Yüzyılın Tükürüğü

Abone Ol

Geçtiğimiz günlerde bir grup Arap gazetecinin İsrail’i ziyaret edeceği ve İsrailli yetkililer ve akademisyenlerle görüşeceği yönünde haberler yayınlanmıştı.

Arap sokağından gelen tüm tepkilere rağmen o ziyaret gerçekleşti.

İsrail Dışişleri Bakanlığı’nın davetlisi olarak işgal altındaki Filistin topraklarına giden gazeteciler arasında Muhammed Suud isimli Suudi Arabistan vatandaşı da vardı.

Söz konusu kişi daha önce sosyal medyada yaptığı işgal rejimi yanlısı paylaşımlarla ve İsrail’i çok sevdiğini ilan etmesiyle dikkat çekmişti.

Filistinliler tarafından Mescid-i Aksa’dan kovulan Muhammed Suud, tıpkı Cemal Kaşıkçı’yı İstanbul’daki Suudi Arabistan Başkonsolosluğu’nda katletmek için gönderilenler gibi görevli.

İsrail’le her türlü ilişkiyi normal hale getirmek ve başta karşı çıksa bile Suudi Arabistan halkının zamanla bu durumu kabullenmesini sağlamak için piyasaya sürülen bir proje.

Veliaht Prens Muhammed bin Selman’ın adamı.

Filistinlilerin heyette yer alan diğer gazetecilerden daha çok Muhammed Suud’a tepki göstermeleri gayet normal.

Suudi Arabistan, Filistin davasını tasfiyeyi ve İsrail’in güvenliği ekseninde bölgeyi yeniden dizayn etmeyi hedefleyen “Yüzyılın Anlaşması” adlı projenin en önemli aktörü.

Dolayısıyla Kudüslülerin öfkesi tek bir şahsın tavrına değil Riyad’ın politikalarına.

İşgal yönetimi dün Kudüs’e bağlı Sur Bahir beldesinde tam anlamıyla “ev katliamı” yaparak Filistinlilere ait onlarca daireyi yıktı.

Altı Arap gazetecinin İsrail’i ziyareti kadın, erkek, yaşlı, çocuk onlarca Filistinlinin evsiz kaldığı güne denk geldi.

İşgal güçleri Yahudileştirme planları kapsamında zorla Kudüs’ten göç ettirmek istediği Filistinlilerin evlerini yıkarken Suudi Arabistanlı gazeteci İsrail bayrakları önünde sırıtarak poz veriyor, işgalcilerin propagandasını yapıyordu.

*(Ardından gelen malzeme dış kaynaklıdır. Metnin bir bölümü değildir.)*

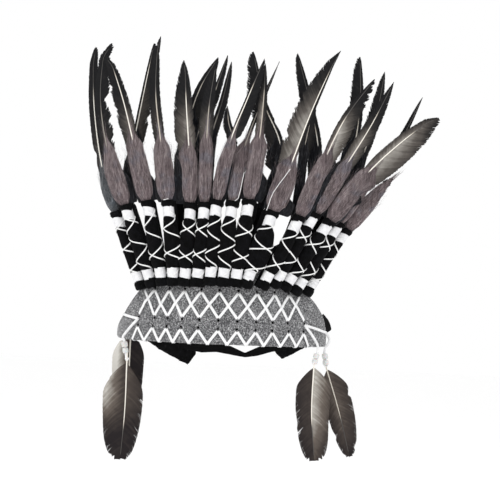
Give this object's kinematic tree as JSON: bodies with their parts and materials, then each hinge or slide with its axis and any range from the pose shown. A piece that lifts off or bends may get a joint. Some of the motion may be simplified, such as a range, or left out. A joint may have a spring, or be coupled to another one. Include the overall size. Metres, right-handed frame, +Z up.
{
  "type": "feathered headdress",
  "caption": "Feathered headdress: a grey felt band with white lacing, cloth-wrapped stems with tall dark feathers, and beaded drops with hanging feathers",
  "frame": {"origin": "middle of the head opening, level with the lower edge of the felt band", "axes": "+X to the headdress's right side as seen from the front, +Y to the back, +Z up; the felt band's front faces -Y"},
  "size_m": [0.3172, 0.1775, 0.3851],
  "materials": {
    "felt": "heathered wool felt, matt",
    "lace": "flat woven lace, matt white",
    "cloth": "black felted cloth, matt",
    "plume": "barred brown-grey to black feather with mauve-grey down",
    "back_feather": "black-grey feather with dark down",
    "drop_feather": "brown and pale grey feather with a pale quill",
    "bead": "off-white opaque bead, soft gloss"
  },
  "bodies": {
    "root": {"felt_band": "felt", "lattice_lace_01": "lace", "lattice_lace_02": "lace", "edge_lace": "lace", "stem_01": "cloth", "stem_02": "cloth", "stem_03": "cloth", "stem_04": "cloth", "stem_05": "cloth", "stem_06": "cloth", "stem_07": "cloth", "stem_08": "cloth", "stem_09": "cloth", "stem_10": "cloth", "stem_11": "cloth", "stem_12": "cloth", "stem_13": "cloth", "stem_14": "cloth", "stem_15": "cloth", "plume_01": "plume", "plume_02": "plume", "plume_03": "plume", "plume_04": "plume", "plume_05": "plume", "plume_06": "plume", "plume_07": "plume", "plume_08": "plume", "plume_09": "plume", "plume_10": "plume", "plume_11": "plume", "plume_12": "plume", "plume_13": "plume", "plume_14": "plume", "plume_15": "plume", "back_feather_01": "back_feather", "back_feather_02": "back_feather", "back_feather_03": "back_feather", "back_feather_04": "back_feather", "back_feather_05": "back_feather", "back_feather_06": "back_feather", "back_feather_07": "back_feather", "back_feather_08": "back_feather", "back_feather_09": "back_feather", "back_feather_10": "back_feather", "tab_left": "cloth", "tab_right": "cloth", "back_elastic": "cloth", "drop_lace_left": "lace", "drop_lace_right": "lace", "bead_01": "bead", "bead_02": "bead", "bead_03": "bead", "bead_04": "bead", "bead_05": "bead", "bead_06": "bead", "drop_feather_01": "drop_feather", "drop_feather_02": "drop_feather", "drop_feather_03": "drop_feather", "drop_feather_04": "drop_feather"}
  },
  "joints": []
}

Bu nedenle Kudüs’te hak ettiği şekilde karşılandı.

Hakaretler eşliğinde Mescid-i Aksa’dan çıkartıldı.

Eski Belde semti sokaklarında da peşini bırakmayan Filistinliler kendisine layık olduğu muameleyi gösterdi.

En güzelini ve en anlamlısını ise Kudüslü yiğit bir çocuk yaptı.

Suudi Arabistanlı gazetecinin yüzüne tükürdü.

O okkalı tükürük gerçekte ABD Başkanı Donald Trump’a, damadı ve başdanışmanı Jared Kushner’e, Netanyahu’ya ve peşinden koşan Arap diktatörlere; Yüzyılın Anlaşması, Bahreyn Çalıştayı ve benzeri tüm komplolara, Filistin davasını tasfiye edebileceklerini sananlara fırlatılan bir tükürüktü.

Müslümanlara ders verip ortaya koymaları gereken tavrı gösterdi.

Kudüs ve Mescid-i Aksa sevdalılarının duygularına tercüman oldu.

Suudi Arabistan, gerek medya organları ve gerekse “sanal sinekler” denilen trol ordusu aracılığıyla bir süredir İsrail’i “işbirliği yapılması gereken dost ülke” göstermeye çalışsa da başarılı olabilmiş değil.

Fakat pes etmesi beklenmemeli.

Çünkü yoğun bir şekilde yürütülen söz konusu propaganda ve Arap gazeteciler heyetinin İsrail ziyareti, Yüzyılın Anlaşması planının bir parçası.

Suudi Arabistan Veliaht Prensi, ümmetin bilincinin oyun hamuru olmadığını ve dilediği gibi şekillendiremeyeceğini er ya da geç öğrenecek.